M2 Summary and Highlights
Congratulations! You have completed this lesson. At this point in the course, you know:
- Social coding is coding as a community and public repositories and pair programming result in higher code quality.
- Working in small batches reduces waste and means quickly delivering something useful to the customer.
- Minimum viable product is as much about delivery as it is about building what the customer really desires.
- Test driven development is writing the test for the code you wish you had, then writing the code to make the test pass. It allows you to develop faster and with more confidence.
- Behavior driven development focuses on the behavior of the system from the outside in. It looks at the system as a consumer of it.
- Behavior driven development improves communication by using an approachable syntax that developers and stakeholders can understand.
- Microservices are built around business capabilities and are independently deployable by fully automated deployment machinery.
- Cloud native architecture enables independently deployable microservices that take advantage of horizontal scaling and result in more resilient services.
- Failure is inevitable, so we design for failure rather than trying to avoid failure.
- It is important to embrace failure and quickly recover when failures happen.
M3 Summary and Highlights
Congratulations! You have completed this lesson. At this point in the course, you know:
- Taylorism was designed for factory work and software development is bespoke, that is, more like craftwork, and that working in silos leads to mistakes and bottlenecks.
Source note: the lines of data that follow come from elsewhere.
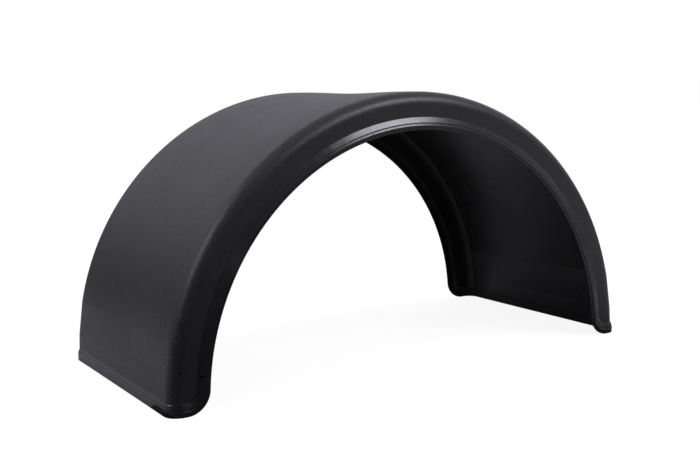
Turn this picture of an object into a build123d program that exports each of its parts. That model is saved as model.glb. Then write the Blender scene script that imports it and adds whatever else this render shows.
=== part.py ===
from build123d import *
import os
from math import asin, cos, degrees, radians, sin, sqrt

os.makedirs("parts", exist_ok=True)

# A half-round mudguard for a trailer's twin wheels, moulded in one piece from black
# polyethylene. The arch runs along X, its width lies along Y, and the cut edges of its
# two ends stand on the ground at Z = 0. Every size is in millimetres.

# The moulded sheet and the arch
wall = 4.0
tread_radius = 622.0
side_wall_depth = 86.0
side_face_width = 598.0
shoulder_radius = 28.0
arch_centre_height = 16.0

# The tread is dished between its shoulders. The dish ends in a crease above each end
# of the arch, and runs out over a short ramp to a straight end panel.
dish_depth = 3.8
flat_beside_dish = 41.0
crease_height = 146.0
panel_height = 64.0

# How far the dish's five-point curve follows its middle point at mid width
middle_point_share = 0.375

# The border that follows the whole cut edge: the opening, the foot corners and the ends
border_width = 30.0
foot_corner_radius = 52.0

# The lip on the side walls: a slope outwards, a fine groove and a bead above the cut edge
lip_rise = 5.6
lip_margin = 1.0
lip_slope_width = 12.5
groove_width = 2.0
groove_depth = 0.6
bead_width = 7.5
bead_height = 2.2
crest_softness = 1.8

# The rim across the tread's ends: a small ledge, then a band that flares to the cut edge
rim_rise = 2.6
rim_margin = 4.5
ledge_width = 2.5
rim_waist_height = 12.0
rim_waist_width = 6.0
rim_flare = 1.4

# The lip turns into the rim round the shoulder and over a run-in along the tread's end.
# At the shoulder's end the section is part lip and part rim.
rim_run_in = 80.0
lip_share_at_shoulder = 0.3

# A round mould pip, sunk in the lip's slope at one foot
pip_diameter = 6.0
pip_depth = 1.2
pip_height = 77.0
pip_from_edge = 20.0


# Places that follow from the sizes

half_face = side_face_width / 2
opening_radius = tread_radius - side_wall_depth
arch_axis = Axis((0, 0, arch_centre_height), (0, -1, 0))
wall_end_radius = opening_radius + border_width
wall_corner_radius = foot_corner_radius - border_width
corner_reach = opening_radius + foot_corner_radius
corner_offset = foot_corner_radius - arch_centre_height
corner_x = sqrt(corner_reach**2 - corner_offset**2)
corner_angle = degrees(asin(corner_offset / corner_reach))
crease_angle = degrees(asin((crease_height - arch_centre_height) / tread_radius))
panel_angle = degrees(asin((panel_height - arch_centre_height) / tread_radius))
shoulder_x = tread_radius - shoulder_radius
shoulder_y = half_face - shoulder_radius
dish_edge = shoulder_y - flat_beside_dish
rim_half_length = shoulder_y - rim_run_in


# The sheet: side wall, shoulder, tread, shoulder and side wall in one section


def wall_outline(inset, sag, inner_end):
    """Closed outline of a section, x outwards from the arch's axis, y across."""
    top = tread_radius - inset
    side = half_face - inset
    corner = shoulder_radius - inset
    dish = [
        (top, -dish_edge),
        (top, -dish_edge / 2),
        (top - sag / middle_point_share, 0),
        (top, dish_edge / 2),
        (top, dish_edge),
    ]
    return make_face(
        Curve()
        + [
            Line((inner_end, -side), (top - corner, -side)),
            CenterArc((top - corner, corner - side), corner, -90, 90),
            Line((top, corner - side), (top, -dish_edge)),
            Bezier(*dish),
            Line((top, dish_edge), (top, side - corner)),
            CenterArc((top - corner, side - corner), corner, 0, 90),
            Line((top - corner, side), (inner_end, side)),
            Line((inner_end, side), (inner_end, -side)),
        ]
    )


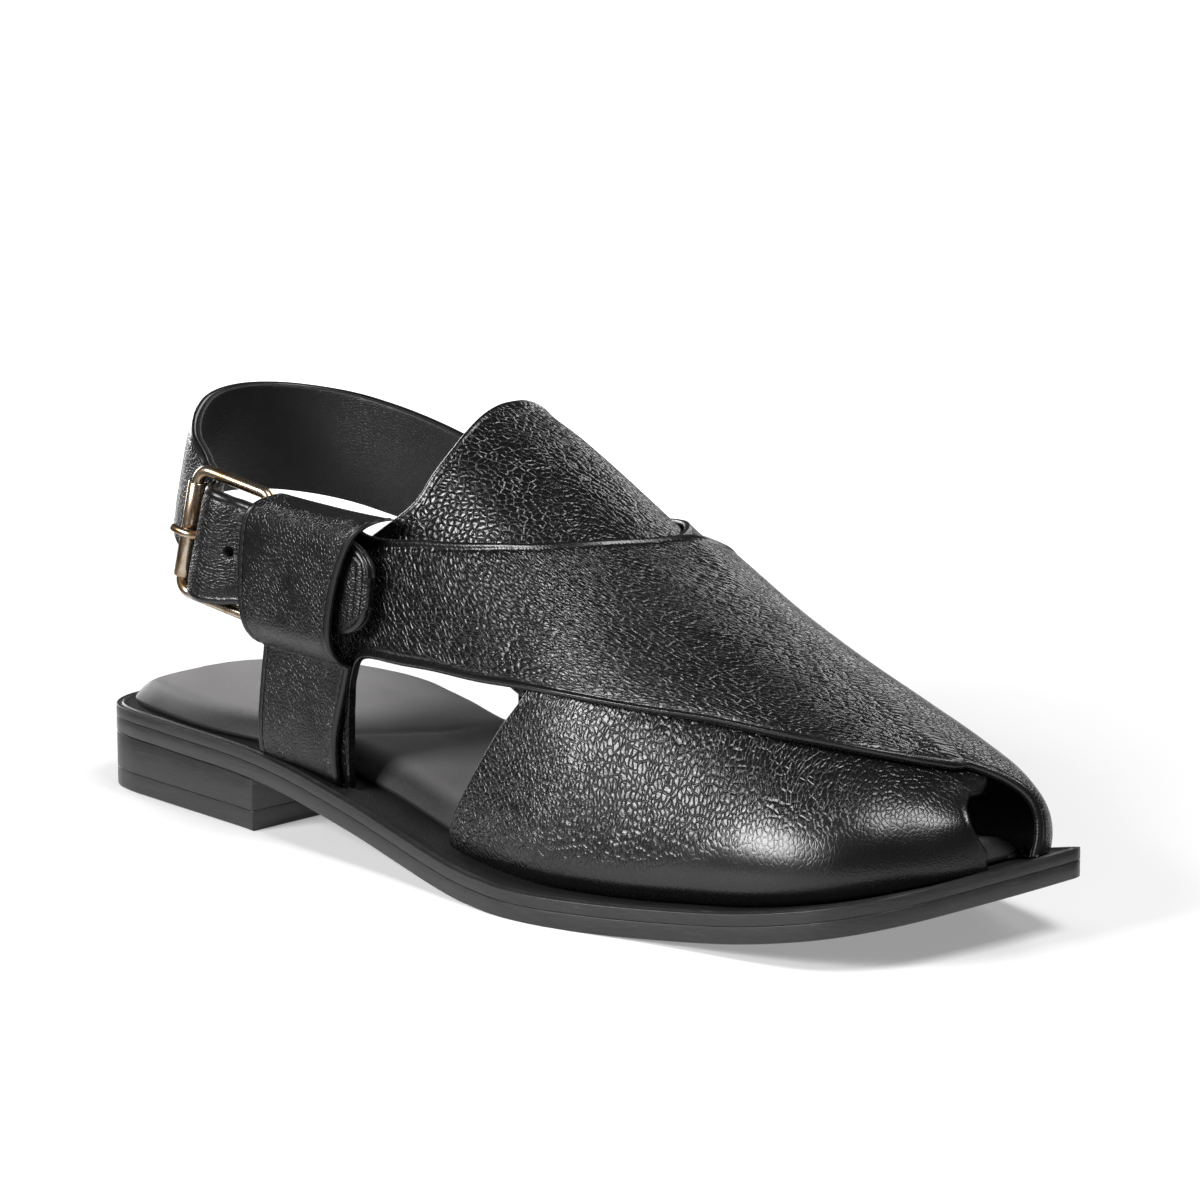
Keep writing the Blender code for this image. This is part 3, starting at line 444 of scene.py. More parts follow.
def fine_leather(name, gloss=0.28, depth=0.13):
    """Strap leather: close low grain, long pulled wrinkles, smooth along its edges."""
    look = Look(name, (0.0045, 0.0045, 0.0048), gloss, Specular_IOR_Level=0.5)
    flat = look.layout()
    drift = look.noise(flat, 240.0, 2.0, out="Color")
    bent = look.bent(flat, drift, 1.6 * MM)
    grain = look.cells(look.mapped(bent, scale=(0.8, 1.0, 1.0), turn=(0.0, 0.0, 0.6)), 1150.0)
    crease = grain.step(0.0, 0.24)
    patch = look.noise(flat, 60.0, 2.0).step(0.35, 0.65)
    pulled = look.noise(look.mapped(bent, scale=(1.0, 0.30, 1.0)), 950.0, 4.0)
    plump = look.attribute("plump")
    look.relief((crease * (patch * 0.5 + 0.3) + pulled * 0.9) * plump, depth * MM)
    look.rough(pulled * 0.16 + patch * 0.05 + gloss - 0.06)
    # colour darker in the grain creases and in the troughs of the pulled wrinkles: painted shade
    look.colour(look.blended(crease * 0.6 + pulled * 0.4, (0.0016, 0.0016, 0.0018), (0.0040, 0.0039, 0.0042)))
    return look.material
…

- Team ownership and stable teams make software development more like product development rather than project management.
- Developers want innovation, while Operations want stability.
- Required DevOps behaviors include shared ownership, collaboration, embracing change, and data-driven responses.
- Infrastructure as Code is describing infrastructure in a textual executable format.
- Ephemeral infrastructure can be used and then discarded because servers are built on demand, via automation, using Infrastructure as Code techniques.
- Continuous Integration is building, testing, and integrating every developer change into the master branch after tests have passed.
- The benefits of Continuous Integration include faster reaction time, moving faster, and reducing the risk in integrating code.
- Continuous Delivery ensures that code can be rapidly and safely deployed to production by delivering every change to a production-like environment.
- The five principles of Continuous Delivery have to do with quality, working in small batches, automation, continuous improvement, and shared responsibility.
M4 Summary and Highlights
Congratulations! You have completed this lesson. At this point in the course, you know:
- Organizations need to have small, dedicated, cross-functional, self-organizing teams to successfully implement DevOps.
- Conway’s Law implies that a company’s design results are a direct reflection of the company’s communication structure.
- Instead of the traditional structure organized around technology, successful DevOps teams should be organized around business domains. Each team should have its own mission that aligns with a business domain.
- DevOps is a mindset that the whole organization adopts.
- DevOps solves problems caused by siloed teams.
- DevOps is the practice of development and operations engineers working together during the entire software lifecycle, following lean and Agile principles that allow them to deliver high-quality results.
- Actions without consequences can lead to apathy.
- Allowing teams to feel the effect of their actions fosters empathy, resulting in higher-quality work.
- The organizational objective of DevOps is to attain a shared mindset and empower everyone to deliver customer value.